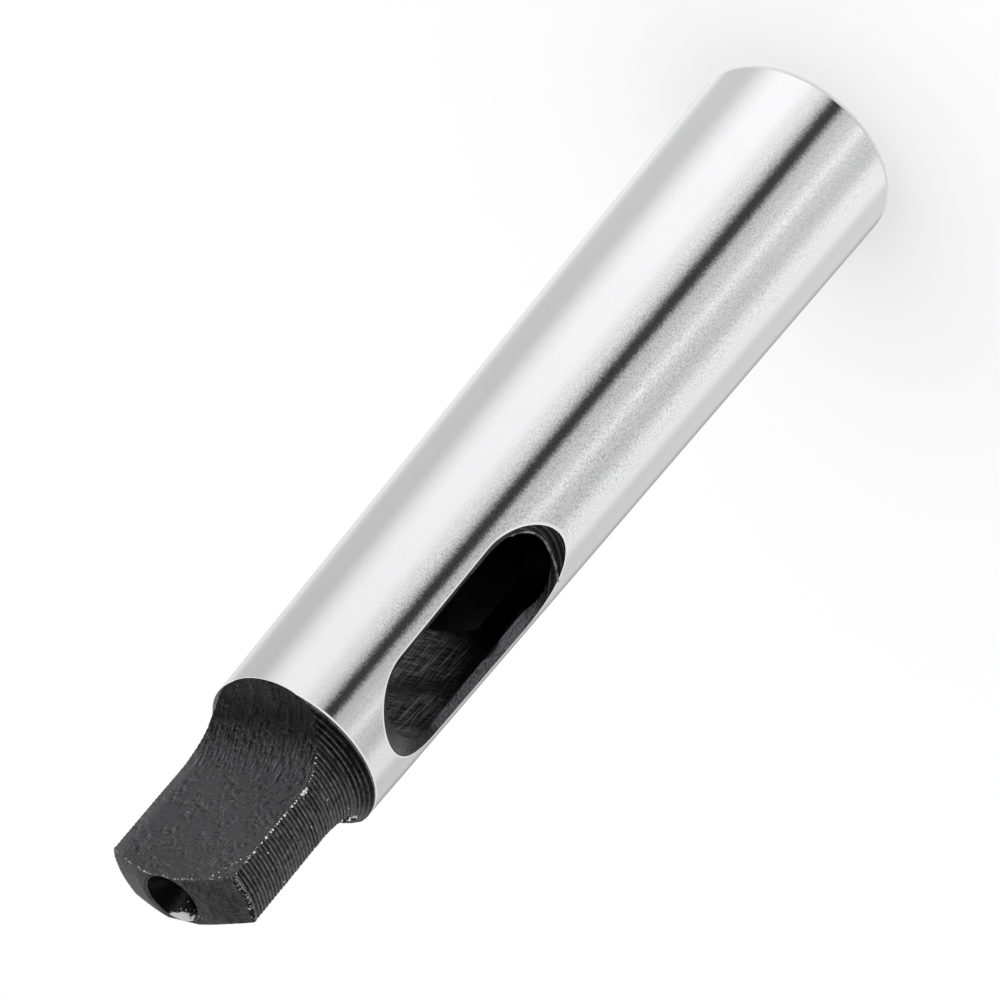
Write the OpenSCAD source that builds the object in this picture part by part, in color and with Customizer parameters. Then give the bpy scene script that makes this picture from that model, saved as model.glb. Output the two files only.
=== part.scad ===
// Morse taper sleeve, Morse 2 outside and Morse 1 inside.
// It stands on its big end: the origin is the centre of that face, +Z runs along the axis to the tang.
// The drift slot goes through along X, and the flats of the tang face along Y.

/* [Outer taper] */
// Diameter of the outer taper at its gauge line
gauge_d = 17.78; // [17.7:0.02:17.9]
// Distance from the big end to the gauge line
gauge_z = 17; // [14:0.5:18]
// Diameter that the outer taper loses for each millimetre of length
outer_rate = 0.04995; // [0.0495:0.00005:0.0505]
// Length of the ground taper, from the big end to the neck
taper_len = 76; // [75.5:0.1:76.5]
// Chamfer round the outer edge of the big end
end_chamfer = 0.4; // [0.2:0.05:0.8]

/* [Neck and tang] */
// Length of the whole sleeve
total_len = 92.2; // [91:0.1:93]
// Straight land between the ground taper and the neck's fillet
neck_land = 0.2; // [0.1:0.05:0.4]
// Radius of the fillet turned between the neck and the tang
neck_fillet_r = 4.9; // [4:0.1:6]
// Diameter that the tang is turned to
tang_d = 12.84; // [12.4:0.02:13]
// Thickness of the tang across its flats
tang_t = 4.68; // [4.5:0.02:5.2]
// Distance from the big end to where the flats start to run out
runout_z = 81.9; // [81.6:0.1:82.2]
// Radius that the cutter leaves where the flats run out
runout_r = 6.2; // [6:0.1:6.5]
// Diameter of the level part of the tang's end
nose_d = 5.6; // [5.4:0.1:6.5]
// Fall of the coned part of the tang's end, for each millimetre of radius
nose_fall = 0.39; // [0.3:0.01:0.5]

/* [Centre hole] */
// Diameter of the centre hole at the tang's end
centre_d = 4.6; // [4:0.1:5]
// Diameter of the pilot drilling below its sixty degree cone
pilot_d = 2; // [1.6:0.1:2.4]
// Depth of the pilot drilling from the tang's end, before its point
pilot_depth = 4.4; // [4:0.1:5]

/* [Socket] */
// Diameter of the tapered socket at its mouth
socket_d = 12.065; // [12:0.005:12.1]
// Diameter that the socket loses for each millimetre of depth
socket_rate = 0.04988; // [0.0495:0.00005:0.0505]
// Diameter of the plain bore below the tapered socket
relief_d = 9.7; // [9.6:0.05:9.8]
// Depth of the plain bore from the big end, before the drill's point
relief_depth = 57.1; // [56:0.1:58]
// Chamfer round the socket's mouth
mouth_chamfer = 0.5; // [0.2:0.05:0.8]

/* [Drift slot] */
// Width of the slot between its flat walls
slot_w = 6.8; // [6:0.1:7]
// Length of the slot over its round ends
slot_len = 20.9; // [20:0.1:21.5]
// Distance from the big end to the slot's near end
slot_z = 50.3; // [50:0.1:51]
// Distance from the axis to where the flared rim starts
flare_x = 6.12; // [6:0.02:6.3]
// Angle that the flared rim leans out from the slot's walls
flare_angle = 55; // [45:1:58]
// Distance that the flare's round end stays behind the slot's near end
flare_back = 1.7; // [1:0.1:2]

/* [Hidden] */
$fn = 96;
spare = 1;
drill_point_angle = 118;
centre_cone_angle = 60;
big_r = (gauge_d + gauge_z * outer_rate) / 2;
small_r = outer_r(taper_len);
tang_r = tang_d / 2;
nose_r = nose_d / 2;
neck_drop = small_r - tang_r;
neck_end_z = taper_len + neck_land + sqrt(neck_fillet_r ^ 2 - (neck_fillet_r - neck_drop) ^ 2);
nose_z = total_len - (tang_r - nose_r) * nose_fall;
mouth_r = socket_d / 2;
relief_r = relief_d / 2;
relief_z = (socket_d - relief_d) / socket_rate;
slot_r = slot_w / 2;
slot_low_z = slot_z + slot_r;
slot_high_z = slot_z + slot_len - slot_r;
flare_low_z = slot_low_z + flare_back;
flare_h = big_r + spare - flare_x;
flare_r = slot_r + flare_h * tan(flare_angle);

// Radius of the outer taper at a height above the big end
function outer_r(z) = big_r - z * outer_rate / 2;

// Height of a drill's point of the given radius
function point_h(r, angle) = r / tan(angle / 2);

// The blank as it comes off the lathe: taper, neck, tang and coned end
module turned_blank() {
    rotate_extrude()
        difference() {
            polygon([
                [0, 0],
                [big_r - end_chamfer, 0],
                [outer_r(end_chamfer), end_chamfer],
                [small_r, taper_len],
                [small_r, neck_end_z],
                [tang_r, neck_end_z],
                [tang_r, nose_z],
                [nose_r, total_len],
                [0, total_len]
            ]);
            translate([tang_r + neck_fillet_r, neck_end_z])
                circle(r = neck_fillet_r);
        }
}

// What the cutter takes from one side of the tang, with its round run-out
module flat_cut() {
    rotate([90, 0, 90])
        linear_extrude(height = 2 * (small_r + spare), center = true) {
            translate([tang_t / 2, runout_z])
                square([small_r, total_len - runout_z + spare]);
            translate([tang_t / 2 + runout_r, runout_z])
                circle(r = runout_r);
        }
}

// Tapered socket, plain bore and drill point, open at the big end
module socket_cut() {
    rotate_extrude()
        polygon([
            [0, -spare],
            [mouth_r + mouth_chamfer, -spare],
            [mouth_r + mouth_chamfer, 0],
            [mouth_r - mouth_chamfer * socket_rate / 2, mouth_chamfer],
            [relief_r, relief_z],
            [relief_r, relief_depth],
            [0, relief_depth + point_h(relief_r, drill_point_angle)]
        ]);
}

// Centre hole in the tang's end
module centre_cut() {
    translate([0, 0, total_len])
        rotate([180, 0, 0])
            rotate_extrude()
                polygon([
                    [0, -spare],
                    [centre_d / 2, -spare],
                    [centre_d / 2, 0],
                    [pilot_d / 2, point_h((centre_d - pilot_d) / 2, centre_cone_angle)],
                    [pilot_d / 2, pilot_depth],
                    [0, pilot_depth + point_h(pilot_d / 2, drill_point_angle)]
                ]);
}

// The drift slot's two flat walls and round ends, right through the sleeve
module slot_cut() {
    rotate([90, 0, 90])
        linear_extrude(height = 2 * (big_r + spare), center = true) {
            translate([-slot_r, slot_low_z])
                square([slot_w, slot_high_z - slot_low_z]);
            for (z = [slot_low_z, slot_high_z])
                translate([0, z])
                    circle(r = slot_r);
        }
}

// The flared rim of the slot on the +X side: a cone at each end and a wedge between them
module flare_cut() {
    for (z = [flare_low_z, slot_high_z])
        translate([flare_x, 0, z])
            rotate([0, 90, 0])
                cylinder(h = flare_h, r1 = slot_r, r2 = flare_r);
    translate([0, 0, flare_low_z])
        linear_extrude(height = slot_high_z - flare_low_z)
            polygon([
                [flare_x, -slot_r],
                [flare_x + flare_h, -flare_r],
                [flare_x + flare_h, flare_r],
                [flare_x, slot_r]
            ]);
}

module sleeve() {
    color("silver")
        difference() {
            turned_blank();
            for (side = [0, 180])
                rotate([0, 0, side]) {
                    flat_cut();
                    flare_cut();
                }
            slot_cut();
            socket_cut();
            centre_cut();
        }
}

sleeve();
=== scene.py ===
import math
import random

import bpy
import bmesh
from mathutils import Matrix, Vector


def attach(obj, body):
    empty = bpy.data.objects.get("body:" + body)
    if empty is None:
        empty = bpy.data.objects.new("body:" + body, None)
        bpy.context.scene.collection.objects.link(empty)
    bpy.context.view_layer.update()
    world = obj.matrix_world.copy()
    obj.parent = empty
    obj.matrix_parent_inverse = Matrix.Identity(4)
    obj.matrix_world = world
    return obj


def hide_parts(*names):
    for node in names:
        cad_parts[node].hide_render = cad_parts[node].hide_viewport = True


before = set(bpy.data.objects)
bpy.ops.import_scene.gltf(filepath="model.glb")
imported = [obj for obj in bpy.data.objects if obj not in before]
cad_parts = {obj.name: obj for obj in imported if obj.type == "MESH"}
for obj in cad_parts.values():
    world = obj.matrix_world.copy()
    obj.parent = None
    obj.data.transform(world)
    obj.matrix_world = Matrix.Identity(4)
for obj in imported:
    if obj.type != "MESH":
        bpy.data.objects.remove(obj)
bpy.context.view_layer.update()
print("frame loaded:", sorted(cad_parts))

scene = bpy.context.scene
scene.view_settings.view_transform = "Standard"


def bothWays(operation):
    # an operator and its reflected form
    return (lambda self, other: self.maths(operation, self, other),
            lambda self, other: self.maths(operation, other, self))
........
# Set task
Make an exact transcription of the lines from the line with "translate([0, 0, flare_low_z])" through the line with "in imported if", inclusive, omitting all others.

# Task solution
    translate([0, 0, flare_low_z])
        linear_extrude(height = slot_high_z - flare_low_z)
            polygon([
                [flare_x, -slot_r],
                [flare_x + flare_h, -flare_r],
                [flare_x + flare_h, flare_r],
                [flare_x, slot_r]
            ]);
}

module sleeve() {
    color("silver")
        difference() {
            turned_blank();
            for (side = [0, 180])
                rotate([0, 0, side]) {
                    flat_cut();
                    flare_cut();
                }
            slot_cut();
            socket_cut();
            centre_cut();
        }
}

sleeve();
=== scene.py ===
import math
import random

import bpy
import bmesh
from mathutils import Matrix, Vector


def attach(obj, body):
    empty = bpy.data.objects.get("body:" + body)
    if empty is None:
        empty = bpy.data.objects.new("body:" + body, None)
        bpy.context.scene.collection.objects.link(empty)
    bpy.context.view_layer.update()
    world = obj.matrix_world.copy()
    obj.parent = empty
    obj.matrix_parent_inverse = Matrix.Identity(4)
    obj.matrix_world = world
    return obj


def hide_parts(*names):
    for node in names:
        cad_parts[node].hide_render = cad_parts[node].hide_viewport = True


before = set(bpy.data.objects)
bpy.ops.import_scene.gltf(filepath="model.glb")
imported = [obj for obj in bpy.data.objects if obj not in before]
cad_parts = {obj.name: obj for obj in imported if obj.type == "MESH"}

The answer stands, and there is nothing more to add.